Kalau ada yang bertanya apakah amalannya sama atau berbeda, jawabannya sepertinya biarkan itu jadi rahasia Tuhan dan malaikatNya. Berbuat baik dan berbagi saya rasa tidak perlu dihitung-hitung lebih besar yang mana. Semampunya. Toh Tuhan tidak pernah tidur, akan ada balasan untuk setiap perbuatan baik yang kita lakukan, baik kecil maupun besar.

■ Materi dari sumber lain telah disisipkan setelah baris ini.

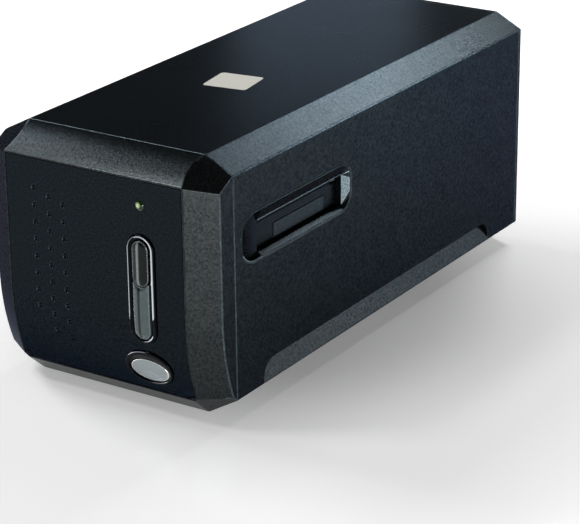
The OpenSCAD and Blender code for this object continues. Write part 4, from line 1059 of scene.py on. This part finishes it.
class ScannerLooks(bpy.types.PropertyGroup):
    edge_radius: FloatProperty(
        name="Edge radius", description="Rounding of the casing's outer edges",
        default=0.5 * MM, min=0.1 * MM, max=1.0 * MM, subtype="DISTANCE", unit="LENGTH")
    panel_radius: FloatProperty(
        name="Panel edge radius", description="Rounding of the front panel's edges and dimples",
        default=0.2 * MM, min=0.05 * MM, max=0.3 * MM, subtype="DISTANCE", unit="LENGTH")
    casing_colour: FloatVectorProperty(
        name="Casing colour", description="Housing, cover, bezel and rear panel",
        default=linear("#323637")[:3], min=0, max=1, size=3, subtype="COLOR")
    casing_rough: FloatProperty(
        name="Casing roughness", description="How far the casing spreads its reflections",
        default=0.28, min=0, max=1, subtype="FACTOR")
    # Paler colour painted on the rounded edges of the casing and slots, as a highlight
    edge_highlight_colour: FloatVectorProperty(
        name="Edge colour", description="Burnished edges of the casing and slots",
        default=linear("#525d62")[:3], min=0, max=1, size=3, subtype="COLOR")
    panel_colour: FloatVectorProperty(
        name="Panel colour", description="Inset front panel",
        default=linear("#1d2226")[:3], min=0, max=1, size=3, subtype="COLOR")
    panel_rough: FloatProperty(
        name="Panel roughness", description="How far the front panel spreads its reflections",
        default=0.25, min=0, max=1, subtype="FACTOR")
    trim_colour: FloatVectorProperty(
        name="Slot colour", description="Slot frames, dust doors and film gate",
        default=linear("#303435")[:3], min=0, max=1, size=3, subtype="COLOR")


class ScannerStage(bpy.types.PropertyGroup):
    floor_colour: FloatVectorProperty(
        name="Floor colour", description="Sheet that the scanner stands on",
        default=linear("#f8f8f8")[:3], min=0, max=1, size=3, subtype="COLOR")
    # Kept lowest, so the floor next to the scanner is darker: painted shade
    floor_lift: FloatProperty(
        name="Near floor lift", description="Added brightness of the floor round the scanner",
        default=0.2, min=0, max=1)
    mid_lift: FloatProperty(
        name="Middle floor lift", description="Added brightness of the floor a hand's width off",
        default=0.43, min=0, max=1)
    far_lift: FloatProperty(
        name="Far floor lift", description="Added brightness of the floor further off",
        default=0.6, min=0, max=1)
    world_low: FloatProperty(
        name="Wall light", description="Light from the room's pale walls",
        default=0.9, min=0, max=3)
    world_high: FloatProperty(
        name="Ceiling light", description="Light from the room's dim ceiling",
        default=0.03, min=0, max=3)
    lamp_power: FloatProperty(
        name="Lamps", description="Power of all lamps together, against their set level",
        default=1, min=0, max=10, subtype="FACTOR")


STEPS = (SCANNER_OT_casing, SCANNER_OT_slots, SCANNER_OT_scan_buttons, SCANNER_OT_power_button,
         SCANNER_OT_indicator, SCANNER_OT_label, SCANNER_OT_inside, SCANNER_OT_stage)


class SCANNER_PT_build(bpy.types.Panel):
    bl_idname = "SCANNER_PT_build"
    bl_label = "Film scanner"
    bl_space_type = "VIEW_3D"
    bl_region_type = "UI"
    bl_category = "Film scanner"

    def draw(self, context):
        for group in (context.scene.scanner_looks, context.scene.scanner_stage):
            box = self.layout.box()
            for name in group.__annotations__:
                box.prop(group, name)
        for step in STEPS:
            self.layout.operator(step.bl_idname)


CLASSES = (ScannerLooks, ScannerStage) + STEPS + (SCANNER_PT_build,)


def register():
    for cls in CLASSES:
        bpy.utils.register_class(cls)
    bpy.types.Scene.scanner_looks = PointerProperty(type=ScannerLooks)
    bpy.types.Scene.scanner_stage = PointerProperty(type=ScannerStage)


def unregister():
    del bpy.types.Scene.scanner_stage
    del bpy.types.Scene.scanner_looks
    for cls in reversed(CLASSES):
        bpy.utils.unregister_class(cls)


def main():
    register()
    for step in STEPS:
        group, name = step.bl_idname.split(".")
        getattr(getattr(bpy.ops, group), name)()


if __name__ == "__main__":
    main()
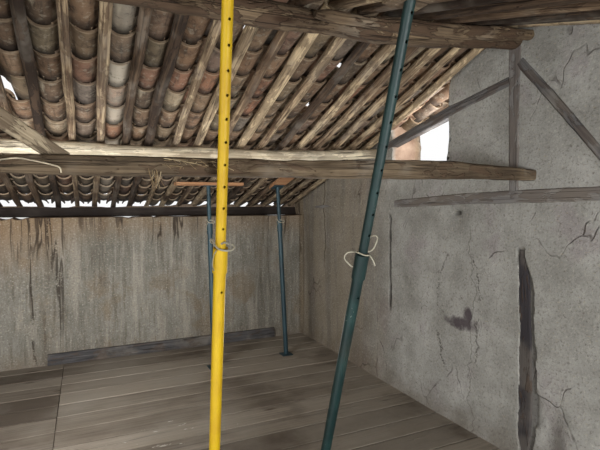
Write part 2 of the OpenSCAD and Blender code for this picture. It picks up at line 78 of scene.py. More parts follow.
def chance(i, k):
    """A repeatable number from -1 to 1 for two counts: a sine times a cosine of angles in degrees."""
    return np.sin(np.radians(i * 137.5 + k * 71.3)) * np.cos(np.radians(i * 53.7 - k * 29.9))


def ridge_z(x):
    """Underside of the rafters at the ridge: it sinks by the sag times one less the fourth power of the
    way to a gable, in straight stretches."""
    steps = np.linspace(-HALF_L, HALF_L, LOG_STEPS + 1)
    sunk = RIDGE_SAG * (1 - np.abs(steps / HALF_L) ** 4)
    return RIDGE_UNDER - np.interp(x, steps, sunk)


def under(side, x, y):
    """Underside of the rafters: straight from the ridge to the purlin, which has bent down, and straight
    from there past the wall plate."""
    ridge = ridge_z(x)
    share = (PURLIN_Y[side] - RIDGE_Y) / (PLATE_Y[side] - RIDGE_Y)
    low = ridge + (PLATE_TOP[side] - ridge) * share - RAFTER_BEND
    t = (np.asarray(y) - RIDGE_Y) / (PLATE_Y[side] - RIDGE_Y)
    upper = ridge + (low - ridge) * t / share
    lower = low + (PLATE_TOP[side] - low) * (t - share) / (1 - share)
    return np.where(t < share, upper, lower)


# Surfaces from arrays

def smooth_step(value, low, high):
    """0 below low, 1 above high, and the curve 3t^2 - 2t^3 between."""
    t = np.clip((value - low) / (high - low), 0, 1)
    return t * t * (3 - 2 * t)


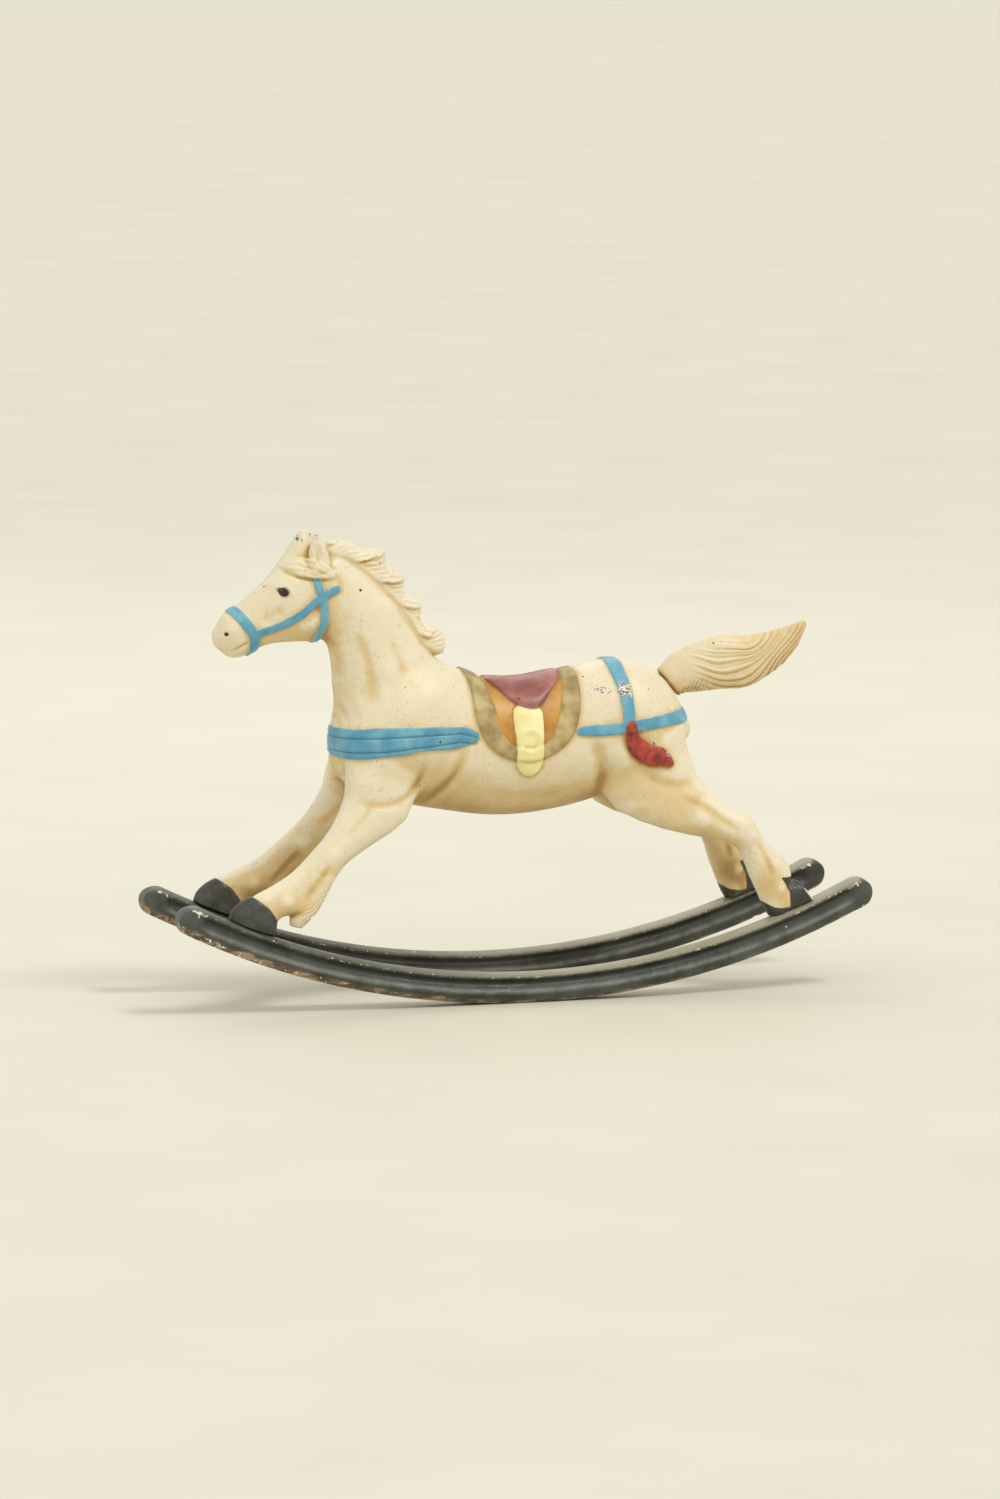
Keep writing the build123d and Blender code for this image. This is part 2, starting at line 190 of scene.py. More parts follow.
CHEEK_STRAP = [(-158, 221.5), (-146, 225), (-135, 230), (-126, 237), (-120, 242), (-109.5, 247)]
CROWN_STRAP = [(-121.3, 252), (-119, 244), (-116.8, 236), (-117, 226), (-119.5, 219), (-121, 212)]
FORELOCK = [
    (-143, 261.5), (-134, 266.5), (-124, 266), (-114, 261.5), (-109, 257), (-111, 253.5), (-121, 253.5),
    (-132, 255.5),
]
FRONT_HOOF_MARK = [
    (-168, 76), (-170.6, 70.5), (-161.5, 63.5), (-155, 55), (-152, 48), (-150, 30), (-200, 30), (-200, 76),
]
# The hind mark also turns a band along the base of the leg in front of the hoof black, down to the rocker
# top.
HIND_HOOF_MARK = [
    (158.5, 68), (163.4, 59.5), (163.8, 50.2), (158, 49.6), (153, 50.6), (148.5, 53), (144, 56), (138, 50),
    (148, 36),
    (200, 36), (200, 68),
]
EYE = (-142.3, 246.6)
NOSTRIL = (-176, 222)
STIRRUP_RING = (4.5, 154.5)
# Chipped paint: the worn place on the croup strap, scratches beside it, small spots (x, z, faintness).
CROUP_CHIP = (65.5, 183)
SCRATCHES = (52.5, 183)
CHIP_SPOTS = [(-121.5, 279.0, 2.4), (-131.0, 277.5, 2.4), (82.0, 150.5, 3.0), (91.0, 144.0, 3.0)]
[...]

Sepertinya pemikiran seperti ini berlaku tidak hanya untuk kehidupan bersosial secara langsung, tapi juga di media sosial. Jari kita segitu mudahnya menulis penilaian terhadap sesuatu yang mungkin saja, maksudnya tidak sesuai apa yang kita pikirkan. Karena kembali lagi, ada beberapa sudut pandang dalam suatu perkara, semaunya kembali kepada diri kita sendiri yang lebih condong ke pemikiran yang bagaimana. Semoga, kalaupun memang maksudnya tidak baik, kita masih bisa mengungkapkan pembetulan atau opini kita dengan baik dan berusaha sebaik mungkin untuk tidak melukai perasaan yang bersangkutan hanya karena beda pandangan.

Hmm, ini mengingatkan saya pesan ibu yang lain, jadi... sampai bertemu di pesan ibu yang lain ya? Semoga pesan ibu saya ini bisa juga bermanfaat buat kalian.